Without clear data, you might be busy but broke. You need to know exactly which numbers to watch before the spring rush hits. This isn’t about tracking everything. It is about tracking the right things.
We have identified the top 12 Key Performance Indicators (KPIs) you need to prioritize right now. These metrics will tell you if your pricing is right, if your technicians are efficient, and if you are actually making money. Let’s get your dashboard ready for Q2.
What Are Pest Control KPIs?
KPIs are the vital signs of your business. They take raw data—like how many bugs you sprayed or how many checks you deposited—and turn it into actionable insights. For a service business, these metrics fall into a few specific buckets: financial health, operational efficiency, and customer satisfaction.
Here is a snapshot of what you should be looking at for 2026:
| # | KPI Name | Metric Type | Target / Benchmark (2026) | Review Frequency |
|---|---|---|---|---|
| 1 | Gross Margin | Profitability | Target 74% | Weekly |
| 2 | Contribution Margin | Profitability | Target 59.7% | Monthly |
| 3 | CAC | Marketing | Target $85 or less | Monthly |
These numbers give you a baseline. If you aren’t hitting these targets, you know exactly where to look to fix the problem.
Why Prioritize These 12 KPIs for Q2 2026
The pest control industry has shifted. In 2026, efficiency is the name of the game. Labor costs are higher, and marketing is more expensive. You cannot afford to guess.
Prioritizing these specific 12 KPIs helps you prepare for the Q2 demand surge. By focusing on metrics like Gross Margin and Customer Acquisition Cost (CAC) now, you ensure that every new customer you sign in April actually adds to your bottom line.
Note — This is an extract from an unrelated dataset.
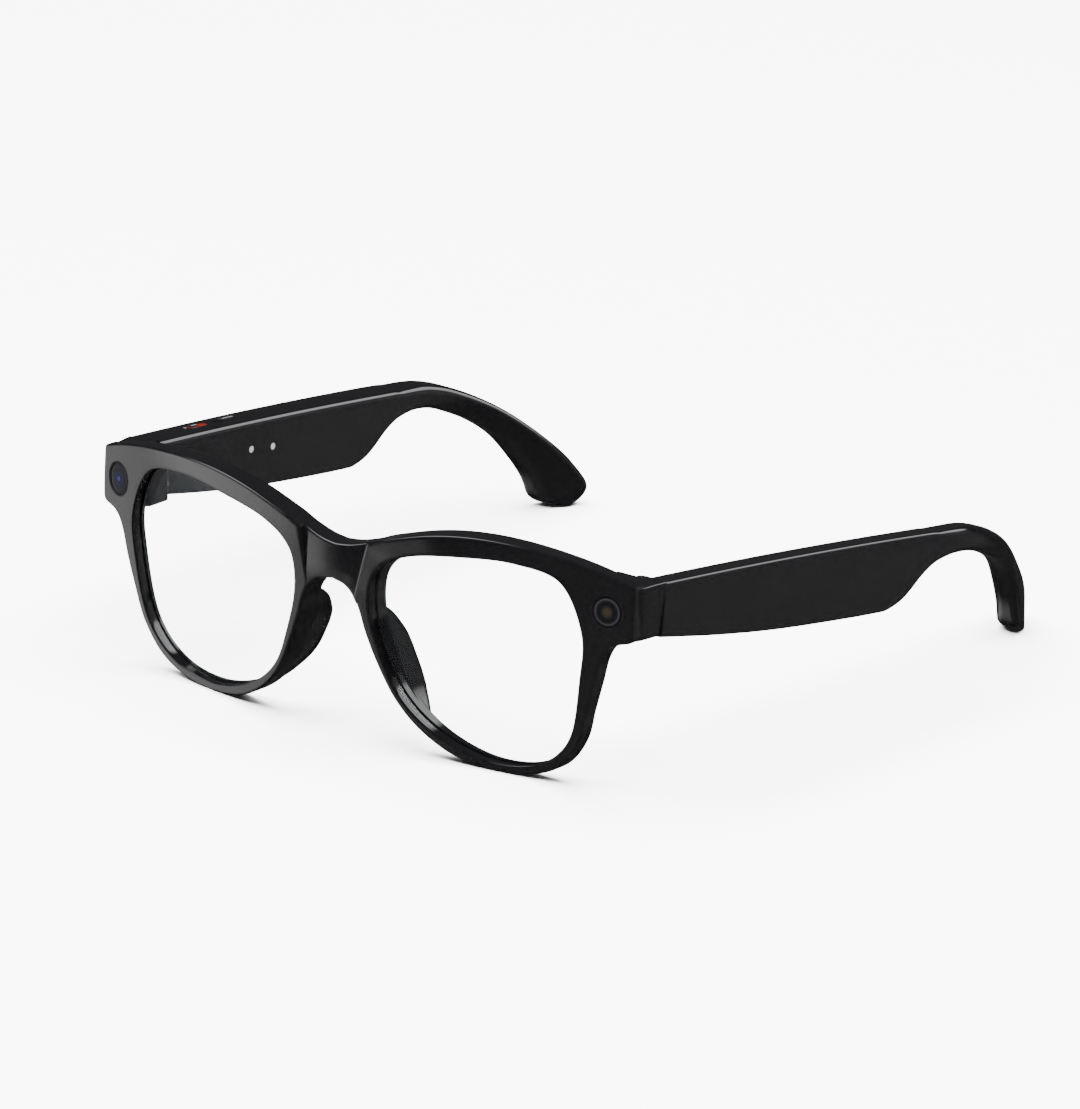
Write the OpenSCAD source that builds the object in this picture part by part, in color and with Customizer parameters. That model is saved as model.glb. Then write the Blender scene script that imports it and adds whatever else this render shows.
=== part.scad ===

Recent data suggests that hitting a 74% Gross Margin is essential for healthy operations this year (Financial Models Lab). If you wait until July to check your numbers, you will miss the opportunity to adjust your pricing or routes for the peak season.
Revenue and Growth KPIs
Revenue is the fuel for your business, but top-line numbers can be deceptive. You might see a lot of cash coming in, but that doesn’t mean your business is growing sustainably. These three KPIs help you understand the quality of your revenue.
You need to know if your growth is coming from new sales or better efficiency. These metrics strip away the noise and show you the real trajectory of your company.
Average Revenue Per Technician
This metric tells you how much revenue each field employee generates. It is a direct reflection of their efficiency and your pricing structure.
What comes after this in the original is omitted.